### Work to be completed
Only the lines from the line that has "obj.parent = None" through the line that has "bpy.data.objects.remove(obj)" should be reproduced, exactly and with both ends kept.
* Begin Data block *
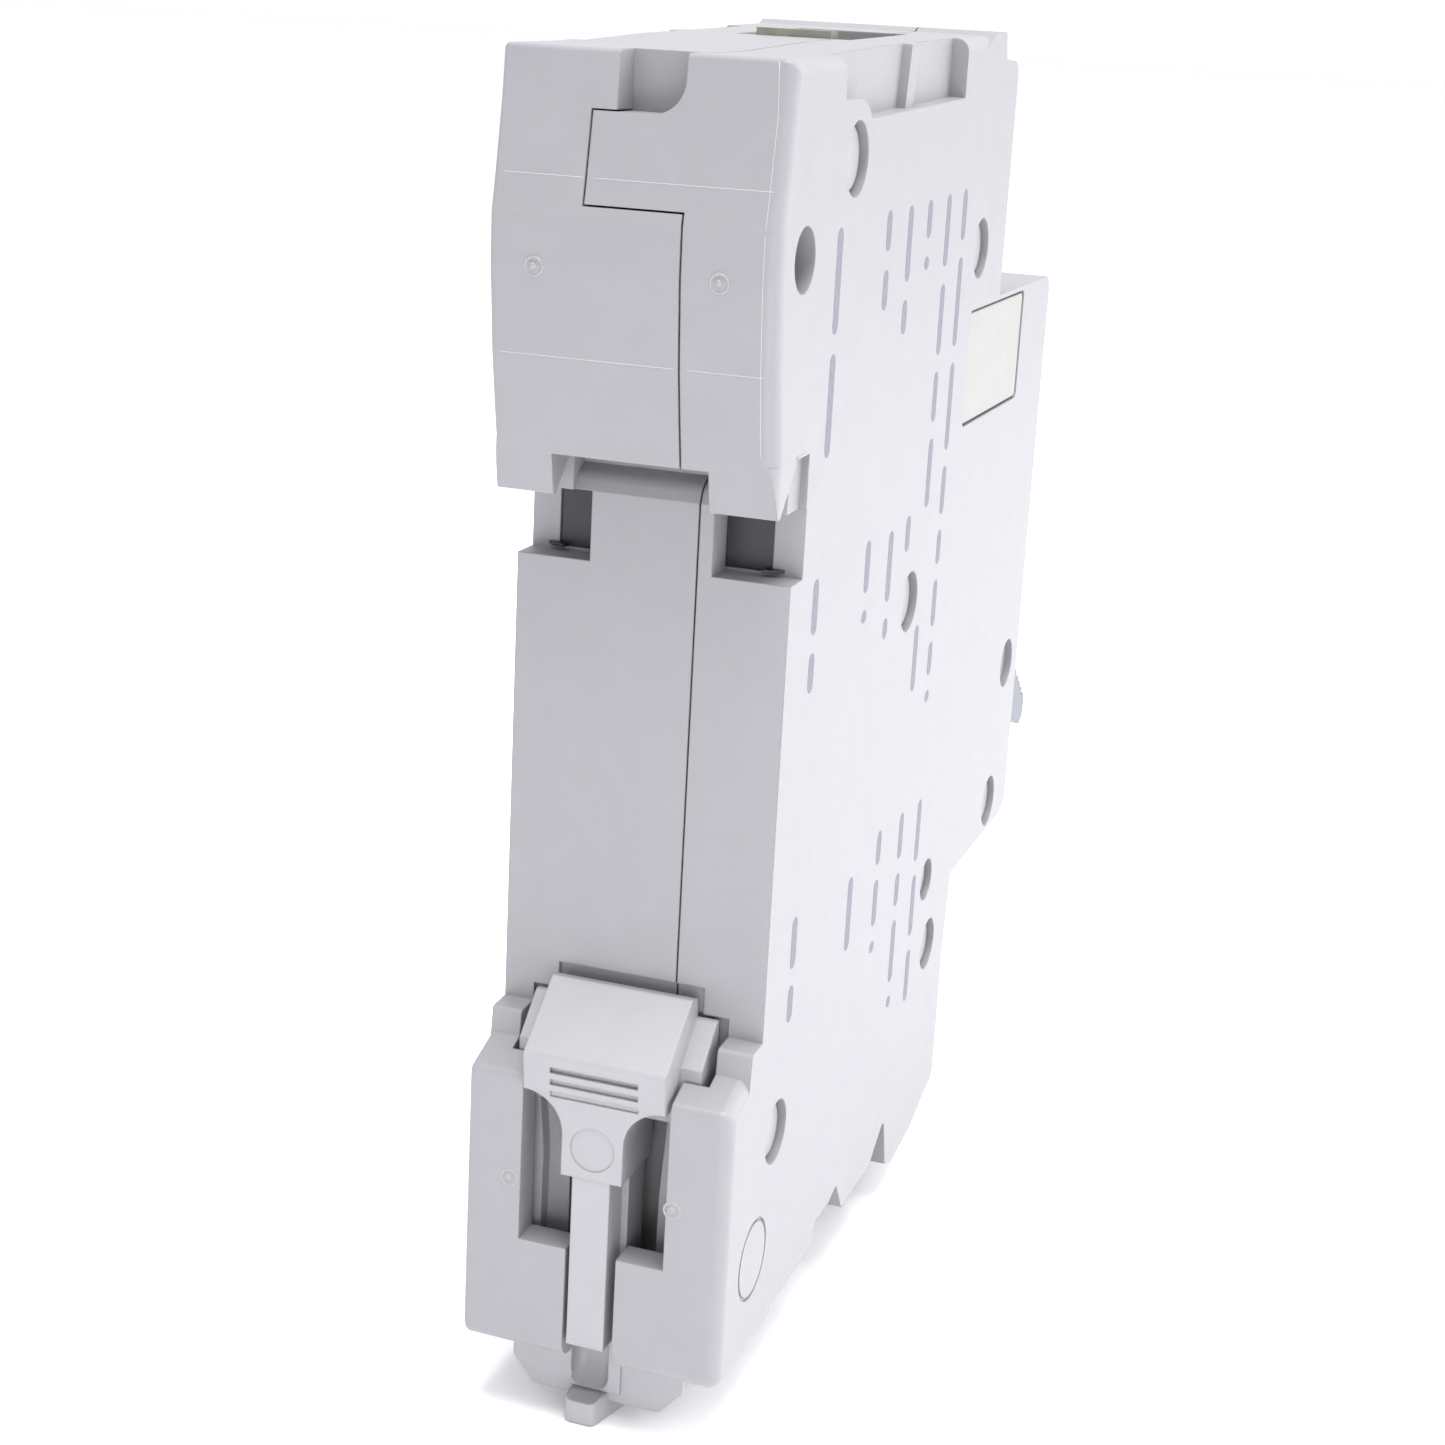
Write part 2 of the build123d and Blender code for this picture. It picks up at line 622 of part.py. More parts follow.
# ------------------------------------------------------------ magnetic release
def coil_yoke():
    """The U-shaped steel frame of the coil, open at the top."""
    body = box(-5.5, 4.7, COIL_FRONT - 1.5, COIL_BACK + 1.5, 49.5, 50.9)
    body += box(-5.5, 5.5, COIL_FRONT - 1.5, COIL_FRONT - 0.1, 49.5, 63.0)
    body += box(-5.5, 5.5, COIL_BACK + 0.1, COIL_BACK + 1.5, 49.5, 63.0)
    body -= rod_y(0, COIL_HEIGHT, 1.3, COIL_FRONT - 3, COIL_FRONT + 1)
    return body


def coil_bobbin():
    """The plastic spool inside the winding."""
    body = rod_y(0, COIL_HEIGHT, 4.6, COIL_FRONT, COIL_BACK)
    body += rod_y(0, COIL_HEIGHT, 6.4, COIL_FRONT, COIL_FRONT + 0.9)
    body += rod_y(0, COIL_HEIGHT, 6.4, COIL_BACK - 0.9, COIL_BACK)
    body -= rod_y(0, COIL_HEIGHT, 3.2, COIL_FRONT - 1, COIL_BACK + 1)
    return body


def coil_winding():
    """Seven turns of thick copper wire, led up to the terminal and down to the contact."""
    length = COIL_BACK - COIL_FRONT - 1.8 - 2 * WIRE_RADIUS - 0.2
    start = COIL_FRONT + 0.9 + WIRE_RADIUS + 0.1
    pitch = length / WINDING_TURNS
    winding = coil_y(COIL_HEIGHT, start, WINDING_RADIUS, WIRE_RADIUS, pitch, WINDING_TURNS)
    winding += rod_z(WINDING_RADIUS, start, WIRE_RADIUS, COIL_HEIGHT, 66.0)
    winding += rod_z(WINDING_RADIUS, start + length, WIRE_RADIUS, 49.4, COIL_HEIGHT)
    return winding


def fixed_core():
    """The steel pole piece at the front of the bobbin."""
    body = rod_y(0, COIL_HEIGHT, 3.1, COIL_FRONT + 0.05, -30.2)
    return body - rod_y(0, COIL_HEIGHT, 1.3, -40, -20)


def plunger():
    """The steel slug with the striker pin that passes through the fixed core."""
    slug = rod_y(0, COIL_HEIGHT, 2.95, -26.5, -19.4)
    slug -= rod_y(0, COIL_HEIGHT, 2.55, -27, -23.1)
    return slug + rod_y(0, COIL_HEIGHT, 1.15, -42.0, -20.5)


def plunger_spring():
    """The return spring between the fixed core and the slug."""
    return coil_y(COIL_HEIGHT, -29.9, 2.1, 0.22, 0.66, 5)


# -------------------------------------------------------------- thermal release
def bimetal_strip():
    """The flat bimetal blade that bends forward as it heats."""
    return box(-6.8, -3.2, -46.8, -46.0, 18.15, 54.0)


def bimetal_support():
    """The steel bracket under the bimetal blade."""
    body = box(-6.9, -2.2, -46.9, -29.8, 16.85, 18.15)
    body += box(-2.2, 5.8, -37.6, -29.8, 16.85, 18.15)
    return body - rod_z(4.4, -35.6, 1.0 + RUNNING_CLEARANCE, 10, 30)


def calibration_screw():
    """The small screw that sets the bimetal's load."""
    body = rod_z(4.4, -35.6, 1.0, 15.0, 19.9)
    body += rod_z(4.4, -35.6, 1.7, 14.0, 15.2)
    return body - box(4.1, 4.7, -38, -33, 13.5, 14.5)


def flexible_braid():
    """The copper braid from the bimetal blade to the contact arm."""
    path = FilletPolyline(
        (-5.0, -45.15, 33.2),
        (-5.0, -43.4, 29.2),
        (-3.6, -39.6, 28.2),
        (-0.3, -37.2, 29.2),
        (0.0, -37.0, 32.3),
        radius=(1.5, 1.5, 1.3),
    )
    start = Plane(path @ 0, z_dir=path % 0)
    return sweep(start * Circle(0.8), path)


def trip_lever():
    """The lever that either release tips to unlatch the mechanism."""
    y, z = TRIP_PIVOT
    points = [
        (y - 2.0, z),
        (-48.6, 59.8, 0.5),
        (-45.6, 60.2, 0.4),
        (-45.2, 56.2, 0.4),
        (y + 2.2, z + 1.0),
    ]
    body = slab(points, -1.6, 1.6) + rod_x(TRIP_PIVOT, 2.4, -2.3, 2.3)
    body += slab([(y - 1.6, z + 1.2), (-48.6, 54.6), (-47.2, 54.6), (y + 1.6, z + 0.6)], -6.8, 1.6)
    body += slab([(y + 1.0, z - 0.5), (y + 2.3, z - 1.0), (-47.2, 44.6, 0.3), (-48.6, 44.4, 0.3)], -1.6, 1.6)
    return body - rod_x(TRIP_PIVOT, 1.0 + RUNNING_CLEARANCE, -9, 9)


def trip_pin():
    """The steel pin the trip lever turns on."""
    return rod_x(TRIP_PIVOT, 1.0, -PIN_END, PIN_END)


def trip_spring():
    """The torsion spring that holds the trip lever against its stop."""
    return coil_x(TRIP_PIVOT, 2.9, 1.6, 0.25, 0.56, 4)


# ---------------------------------------------------------- the indicator flag
def indicator_flag():
    """The two-colour flag that shows behind the window whether the contacts are open."""
    y, z = FLAG_PIVOT
    front = rod_x(FLAG_PIVOT, 6.9, -2.3, 2.3) - rod_x(FLAG_PIVOT, 5.9, -3, 3)
    rays = [polar(FLAG_PIVOT, 12.0, angle) for angle in (116, 145, 174, 202)]
    front &= slab([FLAG_PIVOT] + rays, -3, 3)
    arm = slab([(y - 5.6, z + 4.0), (y - 6.3, z + 1.2), (y, z - 1.2), (y, z + 1.2)], -1.0, 1.0)
    body = front + arm + rod_x(FLAG_PIVOT, 1.7, -2.3, 2.3)
    return body - rod_x(FLAG_PIVOT, 0.8 + RUNNING_CLEARANCE, -9, 9)


def flag_pin():
    """The thin steel pin the flag turns on."""
    return rod_x(FLAG_PIVOT, 0.8, -PIN_END, PIN_END)


# -------------------------------------------------------------------- arc chute
def arc_plates():
    """Steel splitter plates, each with a notch that draws the arc in."""
    notch = [(0.0, -14.0), (-2.4, -20.5), (2.4, -20.5)]
    plates = []
    for k in range(ARC_PLATES):
        rise = ARC_FIRST_HEIGHT + ARC_PITCH * k
        plate = box(-5.6, 5.6, -19.0, -5.2, rise, rise + ARC_PLATE_THICKNESS)
        cut = extrude(Plane.XY.offset(rise - 1) * outline(notch), 3)
        plates.append(plate - cut)
    return Compound(plates)


def arc_chute_holder():
    """The fibre tray round the plates, slotted inside to carry each of them."""
    top = ARC_FIRST_HEIGHT + ARC_PITCH * ARC_PLATES
    body = box(-6.7, -5.3, -18.6, -4.4, ARC_FIRST_HEIGHT - 0.6, top)
    body += box(5.3, 6.7, -18.6, -4.4, ARC_FIRST_HEIGHT - 0.6, top)
    body += box(-6.7, 6.7, -5.5, -4.4, ARC_FIRST_HEIGHT - 0.6, top)
    gap = 0.03
    for k in range(ARC_PLATES):
        rise = ARC_FIRST_HEIGHT + ARC_PITCH * k
        body -= box(-5.63, 5.63, -20.0, -5.17, rise - gap, rise + ARC_PLATE_THICKNESS + gap)
    return body


def arc_runner():
    """The strip that leads the arc from the arm's end to under the chute."""
    points = [(-36.0, 20.4), (-36.0, 21.4), (-22.0, 21.4), (-5.0, 21.9), (-5.0, 20.9), (-22.0, 20.4)]
    return slab(points, -2.8, 2.8)


# -------------------------------------------------------------------- terminals
def terminal_screw(height):
    """A terminal screw: cross-slotted head, neck and ridged shank."""
    body = rod_y(0, height, SCREW_HEAD_RADIUS, SCREW_HEAD_FRONT, SCREW_HEAD_BACK)
    body = fillet(body.edges().sort_by(Axis.Y)[0], 0.4)
    body += rod_y(0, height, SCREW_RADIUS, SCREW_HEAD_BACK, -31.1)
    for ridge in range(13):
        y = -42.0 + 0.8 * ridge
        groove = rod_y(0, height, 3.0, y, y + 0.4) - rod_y(0, height, SCREW_RADIUS - 0.25, y - 1, y + 1)
        body -= groove
    body -= box(-2.5, 2.5, -47, -44.5, height - 0.45, height + 0.45)
    body -= box(-0.45, 0.45, -47, -44.5, height - 2.5, height + 2.5)
    return body


def terminal_cage(height, tongue):
    """The rising cage: a steel ring that pulls the wire against the terminal plate."""
    low = height - CAGE_HEIGHT / 2
    high = height + CAGE_HEIGHT / 2
    body = box(-CAGE_HALF_WIDTH, CAGE_HALF_WIDTH, CAGE_FRONT, CAGE_BACK, low, high)
    body -= box(-CAGE_HALF_WIDTH + 1.2, CAGE_HALF_WIDTH - 1.2, CAGE_FRONT + 2.0, CAGE_BACK - 1.5, low - 1, high + 1)
    body -= rod_y(0, height, SCREW_RADIUS + RUNNING_CLEARANCE, CAGE_FRONT - 1, CAGE_FRONT + 3)
    if tongue:
        body += box(-2.6, 2.6, CAGE_BACK - 1.5, CAGE_BACK, high - 0.5, 84.75)
    return body


def upper_terminal_plate():
    """The bent plate from the upper terminal to the coil."""
    front = PLATE_BACK - PLATE_THICKNESS
    points = [
        (front, 80.6),
        (PLATE_BACK, 80.6),
        (PLATE_BACK, 67.3),
        (-20.0, 67.3),
        (-20.0, 66.0),
        (front, 66.0, 1.0),
    ]
    return slab(points, -3.2, 3.2) + box(3.2, 6.3, -32.0, -28.5, 66.0, 67.3)


def lower_terminal_plate():
    """The upright plate from the lower terminal to the bimetal's bracket."""
    front = PLATE_BACK - PLATE_THICKNESS
    return box(-3.2, 3.2, front, PLATE_BACK, 4.6, 16.85)


# ------------------------------------------------------------------------ output
os.makedirs("parts", exist_ok=True)
case_main, case_cover = case_shells()
PIECES = {
    "case_main": case_main,
    "case_cover": case_cover,
    "case_dowels": dowels(),
    "indicator_window": indicator_window(),
    "chamber_liner": chamber_liner(),
    "din_clip": din_clip(),
    "toggle": toggle(),
    "toggle_pin": toggle_pin(),
    "toggle_spring": toggle_spring(),
    "link_wire": link_wire(),
    "carrier_pin": carrier_pin(),
    "contact_carrier": contact_carrier(),
    "contact_arm": contact_arm(),
    "moving_contact_tip": moving_contact_tip(),
    "contact_spring": contact_spring(),
    "fixed_contact_bar": fixed_contact_bar(),
    "fixed_contact_tip": fixed_contact_tip(),
    "coil_yoke": coil_yoke(),
    "coil_bobbin": coil_bobbin(),
    "coil_winding": coil_winding(),
    "fixed_core": fixed_core(),
    "plunger": plunger(),
    "plunger_spring": plunger_spring(),
    "bimetal_strip": bimetal_strip(),
    "bimetal_support": bimetal_support(),
    "calibration_screw": calibration_screw(),
    "flexible_braid": flexible_braid(),
    "trip_lever": trip_lever(),
    "trip_pin": trip_pin(),
    "trip_spring": trip_spring(),
    "indicator_flag": indicator_flag(),
    "flag_pin": flag_pin(),
    "arc_plates": arc_plates(),
    "arc_chute_holder": arc_chute_holder(),
    "arc_runner": arc_runner(),
    "upper_terminal_plate": upper_terminal_plate(),
    "lower_terminal_plate": lower_terminal_plate(),
    "upper_terminal_screw": terminal_screw(UPPER_SCREW_HEIGHT),
    "lower_terminal_screw": terminal_screw(LOWER_SCREW_HEIGHT),
    "upper_terminal_cage": terminal_cage(UPPER_SCREW_HEIGHT, True),
    "lower_terminal_cage": terminal_cage(LOWER_SCREW_HEIGHT, False),
}
for name, shape in PIECES.items():
    save(shape, name)
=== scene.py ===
"""The looks of a one-pole circuit breaker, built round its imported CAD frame."""
import json
import math
import random

import bmesh
import bpy
from mathutils import Matrix, Vector


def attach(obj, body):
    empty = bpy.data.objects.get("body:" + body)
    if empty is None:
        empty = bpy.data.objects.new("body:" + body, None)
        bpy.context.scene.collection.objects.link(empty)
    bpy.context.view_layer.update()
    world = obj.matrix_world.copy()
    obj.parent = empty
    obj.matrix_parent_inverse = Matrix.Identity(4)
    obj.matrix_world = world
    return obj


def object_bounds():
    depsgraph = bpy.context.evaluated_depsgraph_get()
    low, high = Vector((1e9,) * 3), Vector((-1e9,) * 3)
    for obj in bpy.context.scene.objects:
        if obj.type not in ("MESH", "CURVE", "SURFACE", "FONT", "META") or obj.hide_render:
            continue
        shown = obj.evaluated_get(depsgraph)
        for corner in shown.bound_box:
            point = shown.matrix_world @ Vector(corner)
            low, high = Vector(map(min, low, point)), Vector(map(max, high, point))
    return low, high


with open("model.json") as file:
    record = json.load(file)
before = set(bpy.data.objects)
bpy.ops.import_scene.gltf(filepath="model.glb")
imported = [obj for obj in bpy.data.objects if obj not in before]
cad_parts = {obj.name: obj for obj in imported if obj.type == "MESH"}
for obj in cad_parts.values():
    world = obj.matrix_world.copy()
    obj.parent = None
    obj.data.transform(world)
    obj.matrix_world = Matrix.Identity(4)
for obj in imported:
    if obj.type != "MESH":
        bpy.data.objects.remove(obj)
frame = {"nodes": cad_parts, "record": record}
CAD_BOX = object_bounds()
NODES = frame["nodes"]
random.seed(7)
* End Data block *
### Solution below
    obj.parent = None
    obj.data.transform(world)
    obj.matrix_world = Matrix.Identity(4)
for obj in imported:
    if obj.type != "MESH":
        bpy.data.objects.remove(obj)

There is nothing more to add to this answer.